Beyond this, I don’t know, I asked a similar question to yours last year. 🙂
does this actually skip the await? I honestly, not sure if I want to skip the await
because I think I want to know if something is broken
but I do need to deploy multiple things at once, in order to make it work
What it does is basically mark the service as ready even though the underlying pods are not there yet.
In my system, I have the Service deployed first, and then a Deployment that references it (as a dependency) which is also going to create the pods that match the service
So if I waited on the Service being ready, then I’d have a deadlock (as you described). You just need to break the chain somewhere.
I still want to know whether or not the service is actually healthy
I’m comparing to ArgoCD right now, as you can define “waves”, and all resources within a wave and deployed at once, and you move onto the next wave when all resources are healthy
I need to deploy multiple things simultaneously, while still having the “await” health checking.
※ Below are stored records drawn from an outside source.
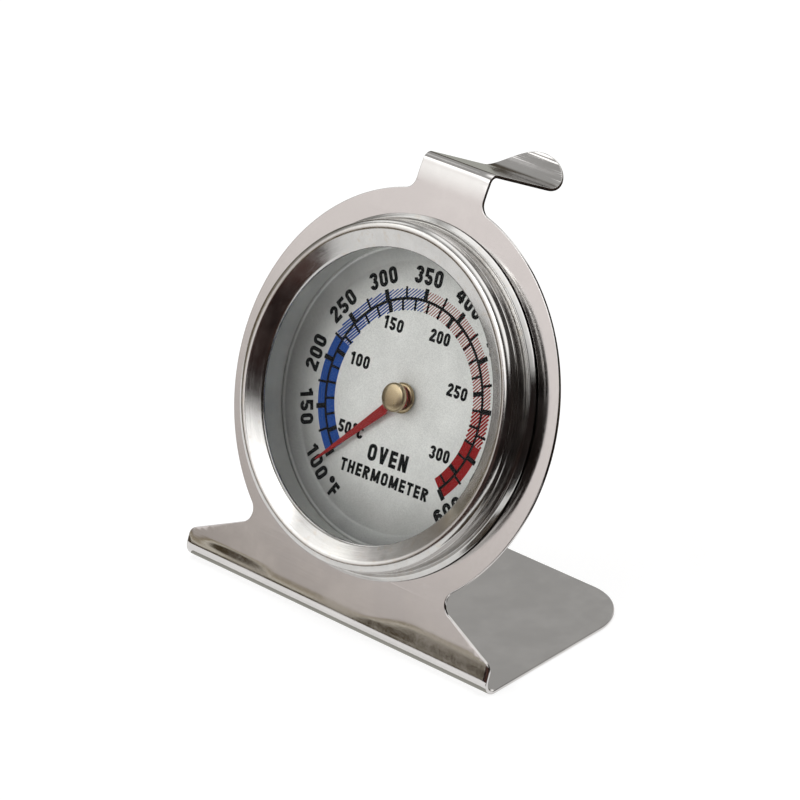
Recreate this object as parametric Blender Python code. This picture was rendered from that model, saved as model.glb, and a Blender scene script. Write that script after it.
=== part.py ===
"""Oven thermometer: a bimetal dial thermometer riding in a bent stainless stand.

Axes: +X to the right when facing the dial, +Y to the back, +Z up, metres.
The stand rests on z = 0. The dial unit is laid out in its own coordinates first:
u to the right, v backwards along the dial's axis, w up the plate from the axis,
with v = 0 on the front of the stand's plate. The plate leans back by LEAN.
"""
import math

import bmesh
import bpy
from mathutils import Vector
from mathutils.geometry import tessellate_polygon

MM = 0.001

# stand: one sheet, cut to shape and bent about lines parallel to X
SHEET = 0.5                    # sheet thickness
LEAN = math.radians(25.0)      # the plate leans back by this much
PLATE_R = 31.0                 # round plate
AXIS_W = 35.0                  # dial axis above the lower end of the plate, along the plate
HOLE_R = 25.45                 # hole for the dial case
BASE_HALF = 31.0               # half width of the foot
WING_SLOPE = math.radians(24.0)
WING_W = 8.1                   # height of the wing's upper edge at WING_U
WING_U = 22.0
WING_CORNER_R = 1.5
NECK_R = 2.0                   # fillet between plate and wing
FOOT_BEND_R = 2.0              # outer radius of the bend at the foot
FOOT_LENGTH = 31.6             # flat of the foot
FOOT_CORNER_R = 8.6
TAB_HALF = 6.6                 # half width of the hanging hook
TAB_R = 2.0                    # fillet between plate and hook
HOOK_BEND_W = 69.4             # where the plate turns over into the hook
HOOK_BEND_R = 1.6              # outer radius of that bend
HOOK_TURN = math.radians(93.4)
HOOK_LENGTH = 12.4             # straight part of the hook
FLIP_R = 5.2                   # inside radius of the turned-up end
FLIP_TURN = math.radians(80.0)

# dial unit, radii and depths along v
RING_SEGMENTS = 64
BEZEL_EDGE_R = 21.84
DIAL_FLAT_R = 19.6
DIAL_FACE_V = 2.9
DIAL_SHEET = 0.4
DIAL_RIM_R = 24.4
DIAL_RIM_V = 1.67
LENS_R = 24.4
LENS_FRONT_V = -2.7
LENS_BACK_V = -1.2
SPACER_IN_R = 22.75
CASE_FLOOR_V = 10.5
CASE_SHEET = 0.45
CASE_FILL_R = 21.0             # inside this radius the floor carries its holes

# movement
SHAFT_R = 0.7
BORE_R = 1.0
BUSH_R = 1.6
BUSH_HOLE_R = 1.9
POINTER_V = 1.25
POINTER_SHEET = 0.25
POINTER_TIP = 18.6
POINTER_REST = math.radians(227.4)   # counter-clockwise from +u, facing the dial
BRIDGE_V = 4.9
BRIDGE_SHEET = 0.6
BRIDGE_HALF = 18.2
BRIDGE_WIDTH = 6.4
PILLAR_U = 15.5
PILLAR_R = 1.6
SPIGOT_R = 0.8
SPIGOT_HOLE_R = 1.1
COIL_INNER_R = 2.15
COIL_PITCH = 1.25
COIL_TURNS = 4.75
COIL_SHEET = 0.35
COIL_V0 = 6.6
COIL_V1 = 9.0
POST_W = -9.25
POST_R = 0.7
POST_SPIGOT_R = 0.5
POST_HOLE_R = 0.8

# height of the plate's lower end above the floor, and the shift that centres the depth
BEND_MID = FOOT_BEND_R - SHEET / 2
FLOOR_SHIFT = FOOT_BEND_R - FOOT_BEND_R * (math.cos(LEAN) - math.sin(LEAN))
DEPTH_SHIFT = -24.464


def clear_scene():
    for old in list(bpy.data.objects):
        bpy.data.objects.remove(old, do_unlink=True)


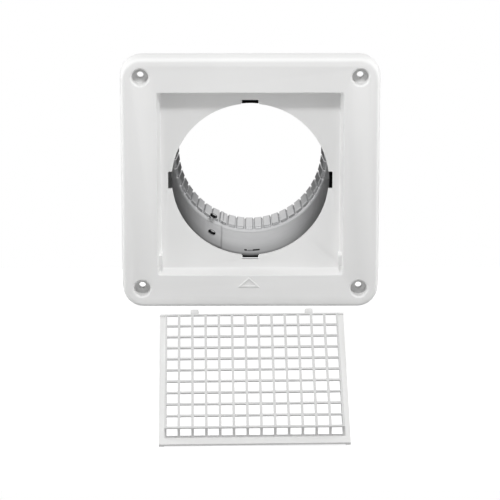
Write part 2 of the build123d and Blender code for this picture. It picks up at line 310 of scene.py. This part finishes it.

I just don’t want that health checking to block applying of other resources with this “wave” (concept)
the health checking should still take place, and prevent the next “wave”
I filed this issue
I think there maybe needs to be a bigger conversation about this?
Yeah, I’m not 100% sure if this is a use case that’s really solvable, as you have a cyclic dependency but you want the cycle to be ignored, but that doesn’t really work if you want to maintain the dependency chain.